THE ENTERTAINING ISSUE - November December Issue 2018
Sept/Oct 2015
From Geoff Last
3/4 c. pecan halves
2 large tart apples, like fuji, peeled, cored and sliced
1/2 c. plus 2 T. flour
3/4 t. baking powder
1 t. salt
1-1/2 c. sugar
1 stick (4 oz.) soft unsalted butter
3 large eggs
1/2 t. vanilla extract
3 T. bourbon
1/4 c. maple syrup
Preheat the oven to 350°F. Grease a 10-inch pie plate and arrange 1/4 c. of the pecan halves in a pattern on the bottom. Arrange apple slices over and around pecans, in a single layer, in a pattern. Scatter any extra slices randomly on top. In a food processor, finely grind the remaining pecan halves and mix them with the flour, baking powder and 1/2 t. of the salt. Set aside. Whisk 1 c. of the sugar and the remaining salt together in a skillet, then add 1/3 c. water. Cook over medium-high heat, without stirring, until the mixture turns amber. Swirl the pan from time to time, if necessary. Immediately pour the caramel over the apples. With a mixer, cream the butter and remaining sugar together. Beat in eggs one at a time. Add vanilla extract, bourbon and maple syrup and mix to combine. Fold in the flour mixture. Spread the batter over the apples. Bake 40 minutes, until nicely browned.

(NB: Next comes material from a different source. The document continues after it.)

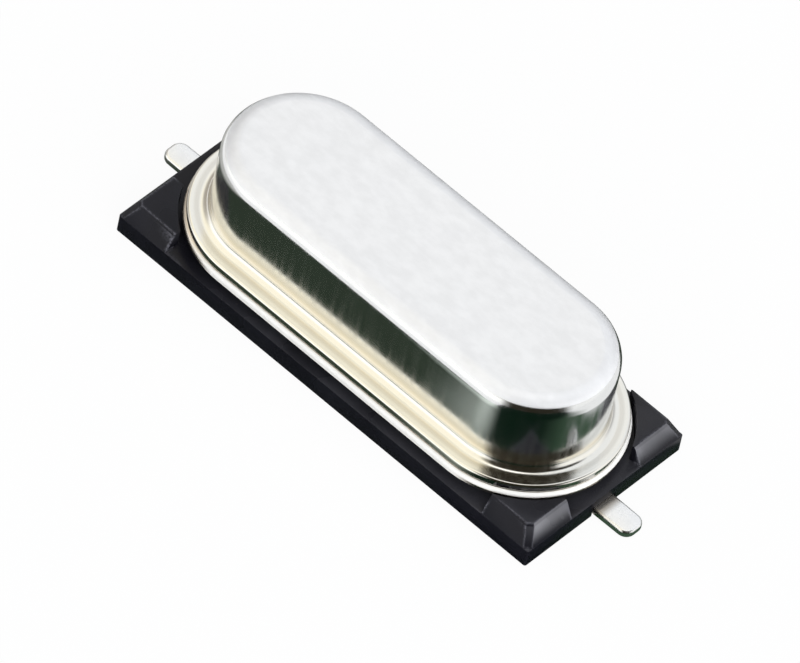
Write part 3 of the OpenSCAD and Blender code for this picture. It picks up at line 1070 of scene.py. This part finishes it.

Cool for a few minutes, then run a knife around the edge and invert the cake onto a serving dish, one that’s heatproof if you intend to warm the cake before serving. Some of the pecan/apple bottom layer – which is now the top layer – may stick because of the caramel. Just use a thin spatula to transfer it to the top. Serve with vanilla or salted caramel ice cream. Serves 8.